* [WHAT NEEDS TO BE DONE]
Exactly reproduce each line of the listing that follows.

* [DATA SEGMENT]
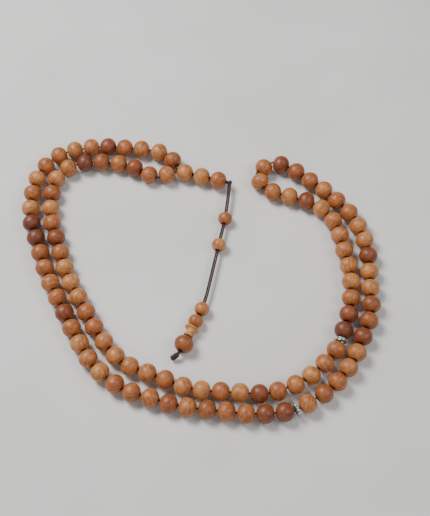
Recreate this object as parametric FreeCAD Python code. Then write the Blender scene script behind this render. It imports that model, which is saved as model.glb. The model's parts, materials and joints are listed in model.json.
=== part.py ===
"""A prayer strand of 99 wooden beads on one cord, laid flat, in millimetres.

The cord starts at the top knot, runs through the three neck beads, goes once round the long narrow loop of
99 beads, comes back through the neck beads beside itself and ends in the same knot. Below the knot both
strands carry the tail: two counter beads, two end beads, a turned stem, a large ball and the end knot.

+X runs along the loop, +Z is up, and the origin is on the table under the middle of the strand.
"""

import FreeCAD
import Part
import math
import os

Vector = FreeCAD.Vector
UP = Vector(0, 0, 1)

# Driving dimensions
BEAD_DIAMETER = 8.0
BEAD_LENGTH = 7.0  # along the bore
SMALL_BEAD_DIAMETER = 6.2
SMALL_BEAD_LENGTH = 5.5
BORE_DIAMETER = 2.0
BORE_EASING = 0.3  # width of the eased edge at each bore mouth
CORD_DIAMETER = 0.75
STRAND_SPACING = 0.8  # between the two cords where they run side by side

RING_DIAMETER = 5.8  # over the grains of a divider ring
RING_THICKNESS = 1.3
RING_BORE = 2.4
RING_GRAINS = 14

KNOT_DIAMETER = 2.7
KNOT_DEPTH = 0.65  # how far the cords run into each knot
END_KNOT_DIAMETER = 2.4
END_KNOT_WRAPS = 4
END_KNOT_GROOVE = 0.25  # depth between two wraps

STEM_LENGTH = 4.5
STEM_RIM_DIAMETER = 6.2
STEM_RIM_THICKNESS = 1.0
STEM_RIM_ROUNDING = 0.4
STEM_WAIST_DIAMETER = 3.0
STEM_WAIST_HEIGHT = 2.6  # below the rim's upper face
STEM_COLLAR_DIAMETER = 3.4
STEM_FOOT_DIAMETER = 4.3
STEM_FOOT_THICKNESS = 0.9
STEM_FOOT_ROUNDING = 0.2

TAIL_GAP = 0.15  # above the stem and below the top knot
BALL_GAP = 0.4  # between the stem and the ball
END_BEAD_GAP = 0.7  # between the two end beads
END_KNOT_LEAD = 0.6  # of cord between the ball and the turn to the end knot
PARTING_DISTANCE = 0.4  # outside the neck beads, where the two cords part
HINGE_GAP = 0.35  # half of the open stretch where the tail cords bend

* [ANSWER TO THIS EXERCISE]
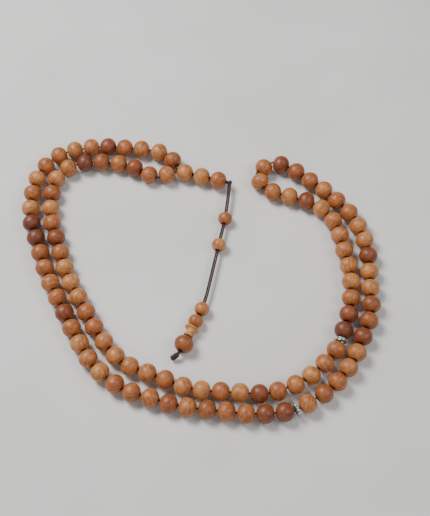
Recreate this object as parametric FreeCAD Python code. Then write the Blender scene script behind this render. It imports that model, which is saved as model.glb. The model's parts, materials and joints are listed in model.json.
=== part.py ===
"""A prayer strand of 99 wooden beads on one cord, laid flat, in millimetres.

The cord starts at the top knot, runs through the three neck beads, goes once round the long narrow loop of
99 beads, comes back through the neck beads beside itself and ends in the same knot. Below the knot both
strands carry the tail: two counter beads, two end beads, a turned stem, a large ball and the end knot.

+X runs along the loop, +Z is up, and the origin is on the table under the middle of the strand.
"""

import FreeCAD
import Part
import math
import os

Vector = FreeCAD.Vector
UP = Vector(0, 0, 1)

# Driving dimensions
BEAD_DIAMETER = 8.0
BEAD_LENGTH = 7.0  # along the bore
SMALL_BEAD_DIAMETER = 6.2
SMALL_BEAD_LENGTH = 5.5
BORE_DIAMETER = 2.0
BORE_EASING = 0.3  # width of the eased edge at each bore mouth
CORD_DIAMETER = 0.75
STRAND_SPACING = 0.8  # between the two cords where they run side by side

RING_DIAMETER = 5.8  # over the grains of a divider ring
RING_THICKNESS = 1.3
RING_BORE = 2.4
RING_GRAINS = 14

KNOT_DIAMETER = 2.7
KNOT_DEPTH = 0.65  # how far the cords run into each knot
END_KNOT_DIAMETER = 2.4
END_KNOT_WRAPS = 4
END_KNOT_GROOVE = 0.25  # depth between two wraps

STEM_LENGTH = 4.5
STEM_RIM_DIAMETER = 6.2
STEM_RIM_THICKNESS = 1.0
STEM_RIM_ROUNDING = 0.4
STEM_WAIST_DIAMETER = 3.0
STEM_WAIST_HEIGHT = 2.6  # below the rim's upper face
STEM_COLLAR_DIAMETER = 3.4
STEM_FOOT_DIAMETER = 4.3
STEM_FOOT_THICKNESS = 0.9
STEM_FOOT_ROUNDING = 0.2

TAIL_GAP = 0.15  # above the stem and below the top knot
BALL_GAP = 0.4  # between the stem and the ball
END_BEAD_GAP = 0.7  # between the two end beads
END_KNOT_LEAD = 0.6  # of cord between the ball and the turn to the end knot
PARTING_DISTANCE = 0.4  # outside the neck beads, where the two cords part
HINGE_GAP = 0.35  # half of the open stretch where the tail cords bend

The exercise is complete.